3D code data

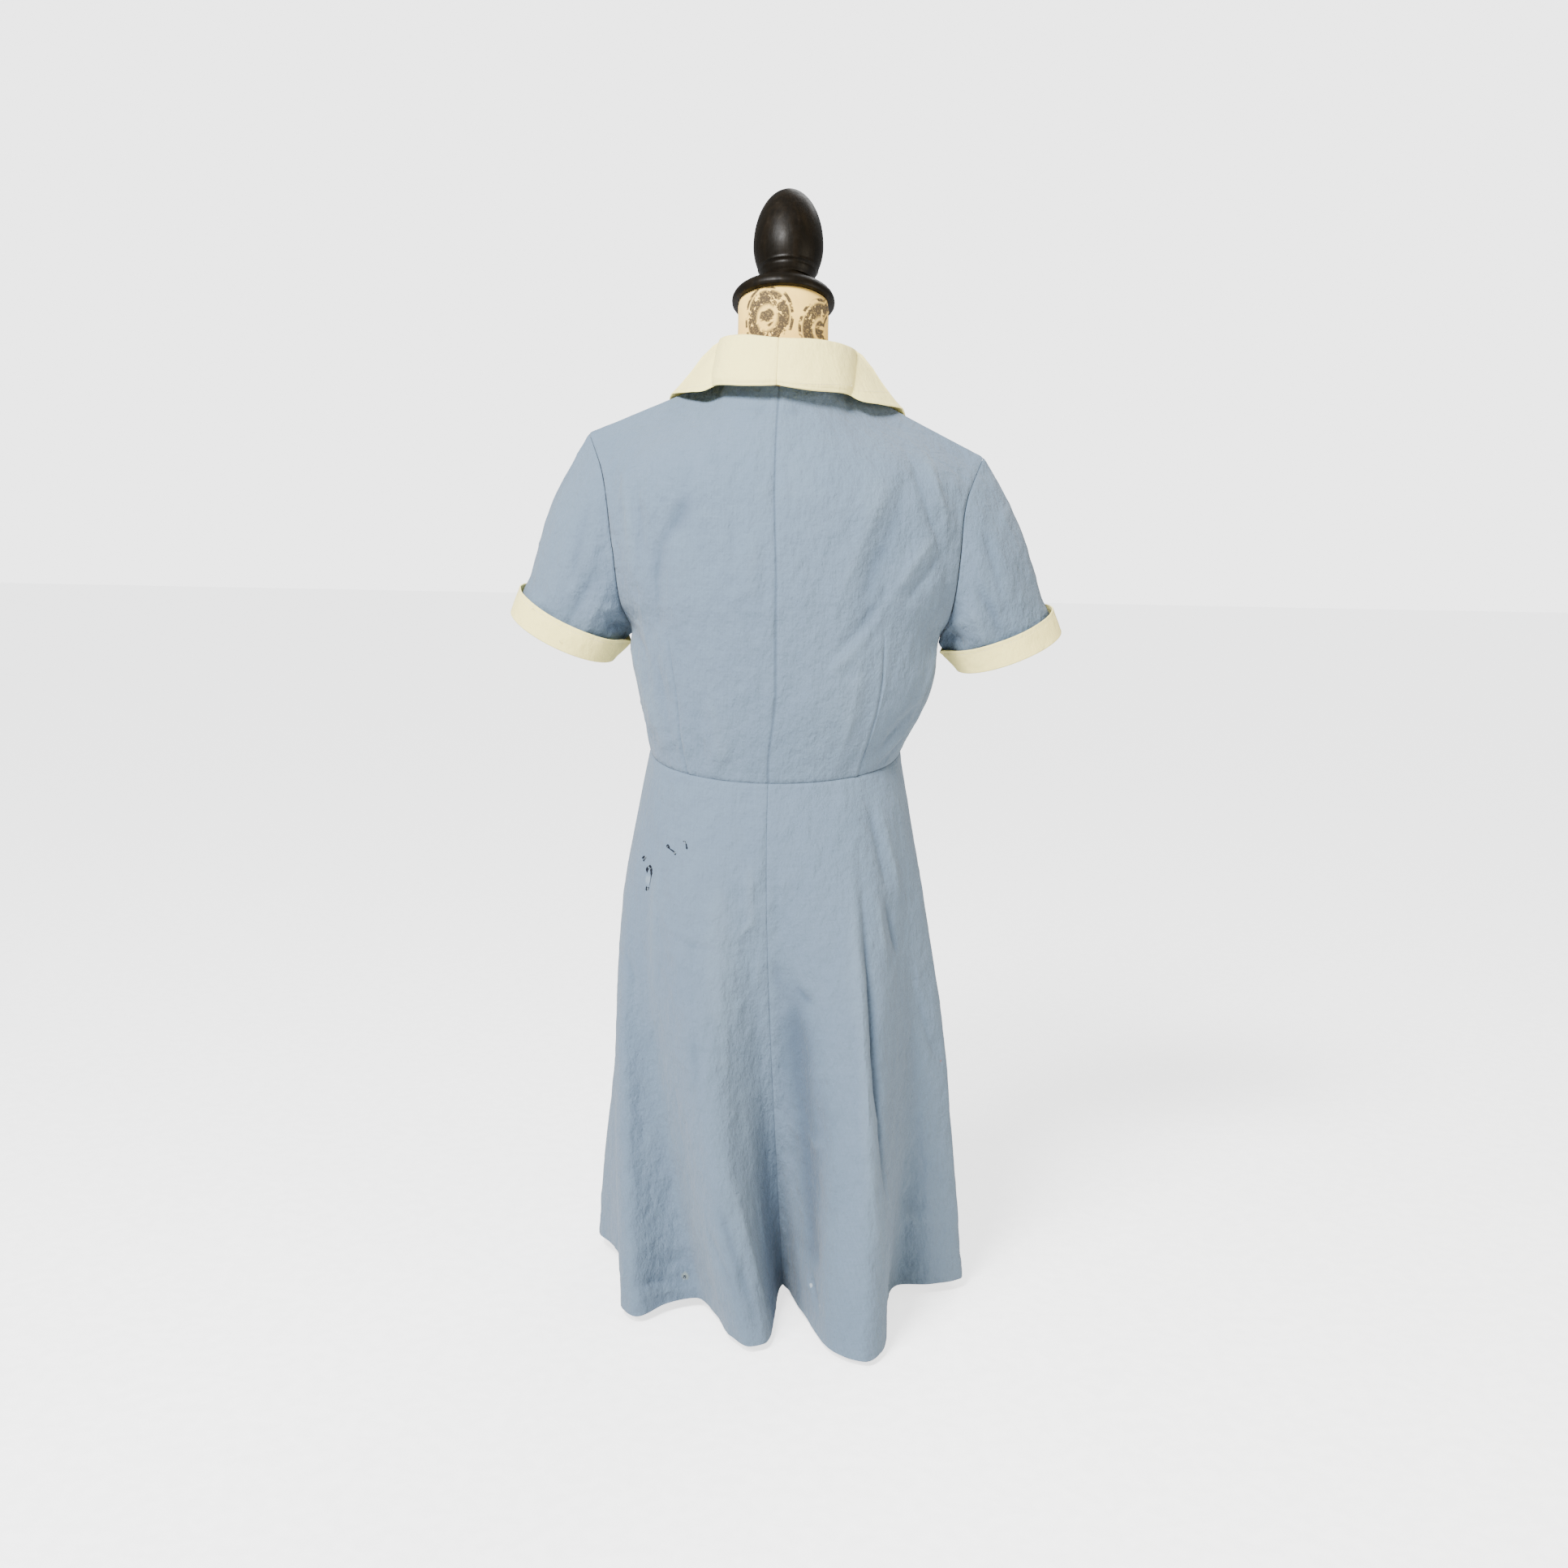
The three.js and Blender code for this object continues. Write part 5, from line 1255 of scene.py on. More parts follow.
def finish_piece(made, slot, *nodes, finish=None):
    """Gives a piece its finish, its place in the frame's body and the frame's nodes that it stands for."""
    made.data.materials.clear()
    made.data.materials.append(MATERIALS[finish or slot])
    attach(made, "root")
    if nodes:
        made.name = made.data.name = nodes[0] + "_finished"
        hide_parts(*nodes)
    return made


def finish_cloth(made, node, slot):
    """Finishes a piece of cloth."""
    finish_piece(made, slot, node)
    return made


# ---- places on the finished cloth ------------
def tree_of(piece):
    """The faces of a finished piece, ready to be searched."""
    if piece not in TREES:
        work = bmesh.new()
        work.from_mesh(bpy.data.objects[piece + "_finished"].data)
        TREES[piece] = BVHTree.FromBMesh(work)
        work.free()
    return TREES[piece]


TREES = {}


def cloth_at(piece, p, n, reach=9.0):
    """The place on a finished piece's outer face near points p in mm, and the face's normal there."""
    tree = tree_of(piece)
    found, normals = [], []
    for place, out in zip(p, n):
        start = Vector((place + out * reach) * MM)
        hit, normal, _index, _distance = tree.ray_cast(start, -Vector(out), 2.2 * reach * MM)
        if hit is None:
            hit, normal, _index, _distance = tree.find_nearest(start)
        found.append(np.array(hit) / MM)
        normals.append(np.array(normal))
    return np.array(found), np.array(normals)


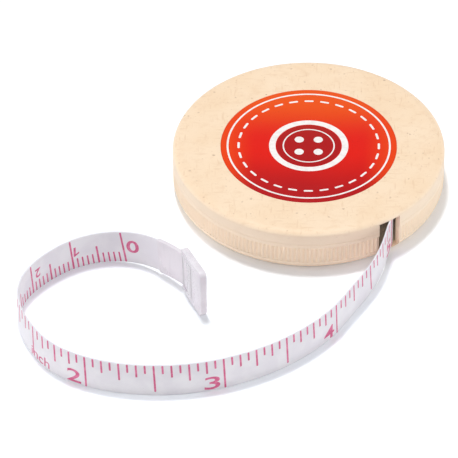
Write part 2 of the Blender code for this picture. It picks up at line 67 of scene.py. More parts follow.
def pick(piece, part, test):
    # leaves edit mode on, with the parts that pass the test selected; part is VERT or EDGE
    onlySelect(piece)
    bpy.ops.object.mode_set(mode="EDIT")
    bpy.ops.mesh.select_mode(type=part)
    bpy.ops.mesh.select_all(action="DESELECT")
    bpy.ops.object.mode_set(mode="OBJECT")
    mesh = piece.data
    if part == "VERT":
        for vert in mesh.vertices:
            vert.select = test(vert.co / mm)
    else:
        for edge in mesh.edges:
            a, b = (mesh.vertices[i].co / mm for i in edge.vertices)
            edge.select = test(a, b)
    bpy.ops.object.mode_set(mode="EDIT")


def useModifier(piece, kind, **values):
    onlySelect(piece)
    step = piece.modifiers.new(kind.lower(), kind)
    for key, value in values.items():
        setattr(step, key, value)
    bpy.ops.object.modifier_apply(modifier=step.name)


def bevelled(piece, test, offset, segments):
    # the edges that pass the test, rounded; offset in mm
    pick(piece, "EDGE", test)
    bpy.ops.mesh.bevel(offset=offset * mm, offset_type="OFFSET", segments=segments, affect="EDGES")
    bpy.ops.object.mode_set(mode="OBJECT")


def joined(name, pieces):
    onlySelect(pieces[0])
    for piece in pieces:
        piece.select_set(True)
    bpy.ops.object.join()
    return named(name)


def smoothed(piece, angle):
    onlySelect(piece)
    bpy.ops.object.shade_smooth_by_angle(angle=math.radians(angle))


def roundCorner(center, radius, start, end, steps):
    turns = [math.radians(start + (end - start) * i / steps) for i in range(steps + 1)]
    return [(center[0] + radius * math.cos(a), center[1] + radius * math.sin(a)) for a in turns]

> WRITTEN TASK
Output the listing above word for word.

> TASK OUTPUT
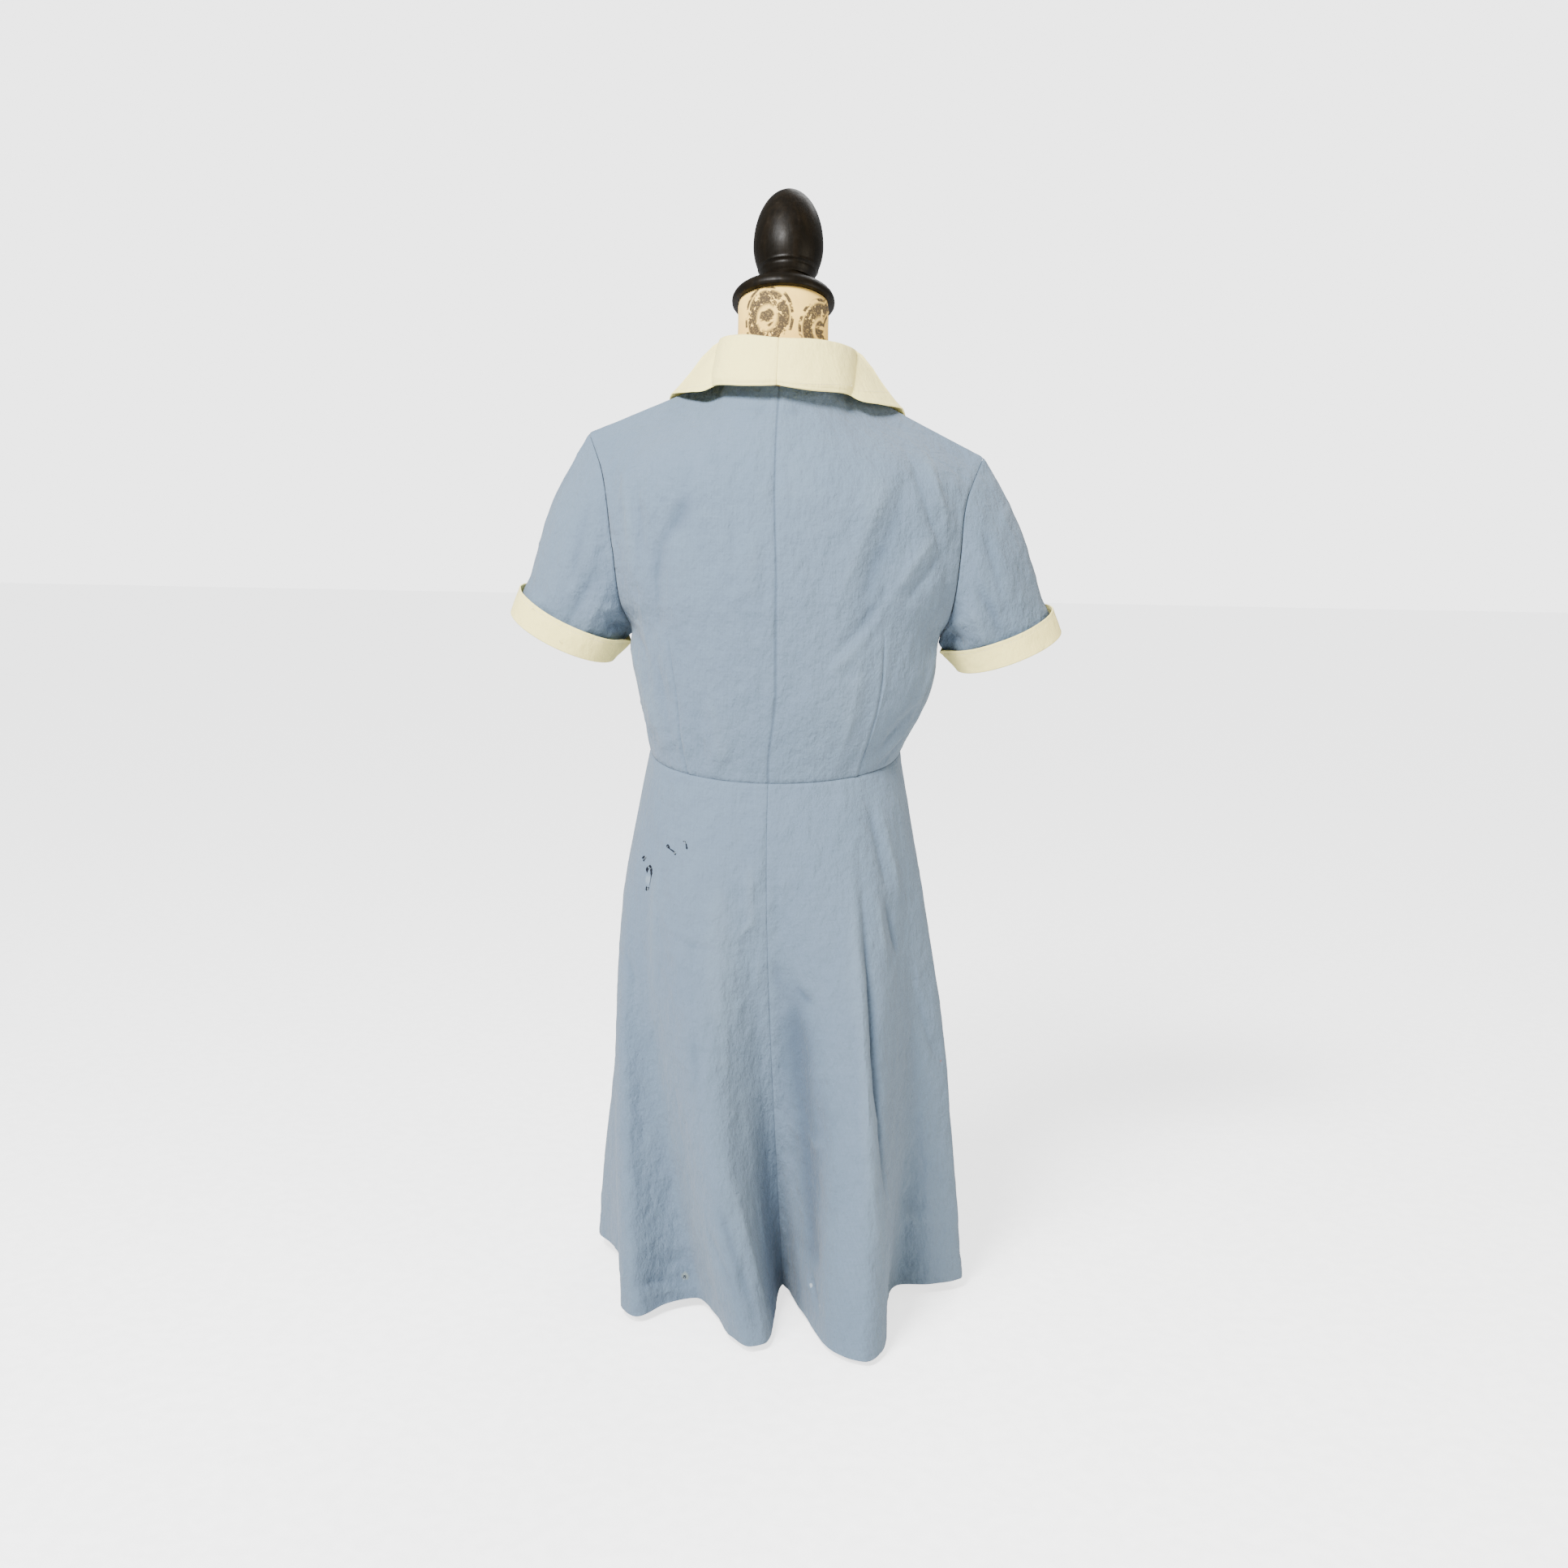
The three.js and Blender code for this object continues. Write part 5, from line 1255 of scene.py on. More parts follow.
def finish_piece(made, slot, *nodes, finish=None):
    """Gives a piece its finish, its place in the frame's body and the frame's nodes that it stands for."""
    made.data.materials.clear()
    made.data.materials.append(MATERIALS[finish or slot])
    attach(made, "root")
    if nodes:
        made.name = made.data.name = nodes[0] + "_finished"
        hide_parts(*nodes)
    return made


def finish_cloth(made, node, slot):
    """Finishes a piece of cloth."""
    finish_piece(made, slot, node)
    return made


# ---- places on the finished cloth ------------
def tree_of(piece):
    """The faces of a finished piece, ready to be searched."""
    if piece not in TREES:
        work = bmesh.new()
        work.from_mesh(bpy.data.objects[piece + "_finished"].data)
        TREES[piece] = BVHTree.FromBMesh(work)
        work.free()
    return TREES[piece]


TREES = {}


def cloth_at(piece, p, n, reach=9.0):
    """The place on a finished piece's outer face near points p in mm, and the face's normal there."""
    tree = tree_of(piece)
    found, normals = [], []
    for place, out in zip(p, n):
        start = Vector((place + out * reach) * MM)
        hit, normal, _index, _distance = tree.ray_cast(start, -Vector(out), 2.2 * reach * MM)
        if hit is None:
            hit, normal, _index, _distance = tree.find_nearest(start)
        found.append(np.array(hit) / MM)
        normals.append(np.array(normal))
    return np.array(found), np.array(normals)


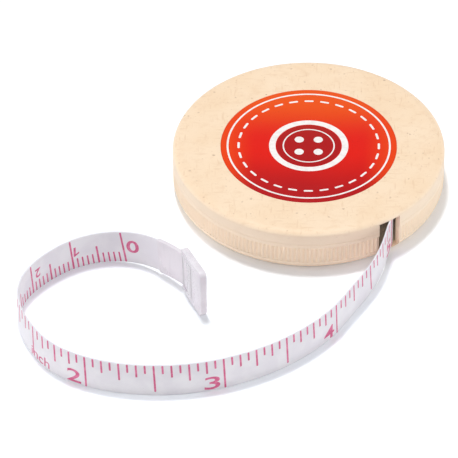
Write part 2 of the Blender code for this picture. It picks up at line 67 of scene.py. More parts follow.
def pick(piece, part, test):
    # leaves edit mode on, with the parts that pass the test selected; part is VERT or EDGE
    onlySelect(piece)
    bpy.ops.object.mode_set(mode="EDIT")
    bpy.ops.mesh.select_mode(type=part)
    bpy.ops.mesh.select_all(action="DESELECT")
    bpy.ops.object.mode_set(mode="OBJECT")
    mesh = piece.data
    if part == "VERT":
        for vert in mesh.vertices:
            vert.select = test(vert.co / mm)
    else:
        for edge in mesh.edges:
            a, b = (mesh.vertices[i].co / mm for i in edge.vertices)
            edge.select = test(a, b)
    bpy.ops.object.mode_set(mode="EDIT")


def useModifier(piece, kind, **values):
    onlySelect(piece)
    step = piece.modifiers.new(kind.lower(), kind)
    for key, value in values.items():
        setattr(step, key, value)
    bpy.ops.object.modifier_apply(modifier=step.name)


def bevelled(piece, test, offset, segments):
    # the edges that pass the test, rounded; offset in mm
    pick(piece, "EDGE", test)
    bpy.ops.mesh.bevel(offset=offset * mm, offset_type="OFFSET", segments=segments, affect="EDGES")
    bpy.ops.object.mode_set(mode="OBJECT")


def joined(name, pieces):
    onlySelect(pieces[0])
    for piece in pieces:
        piece.select_set(True)
    bpy.ops.object.join()
    return named(name)


def smoothed(piece, angle):
    onlySelect(piece)
    bpy.ops.object.shade_smooth_by_angle(angle=math.radians(angle))


def roundCorner(center, radius, start, end, steps):
    turns = [math.radians(start + (end - start) * i / steps) for i in range(steps + 1)]
    return [(center[0] + radius * math.cos(a), center[1] + radius * math.sin(a)) for a in turns]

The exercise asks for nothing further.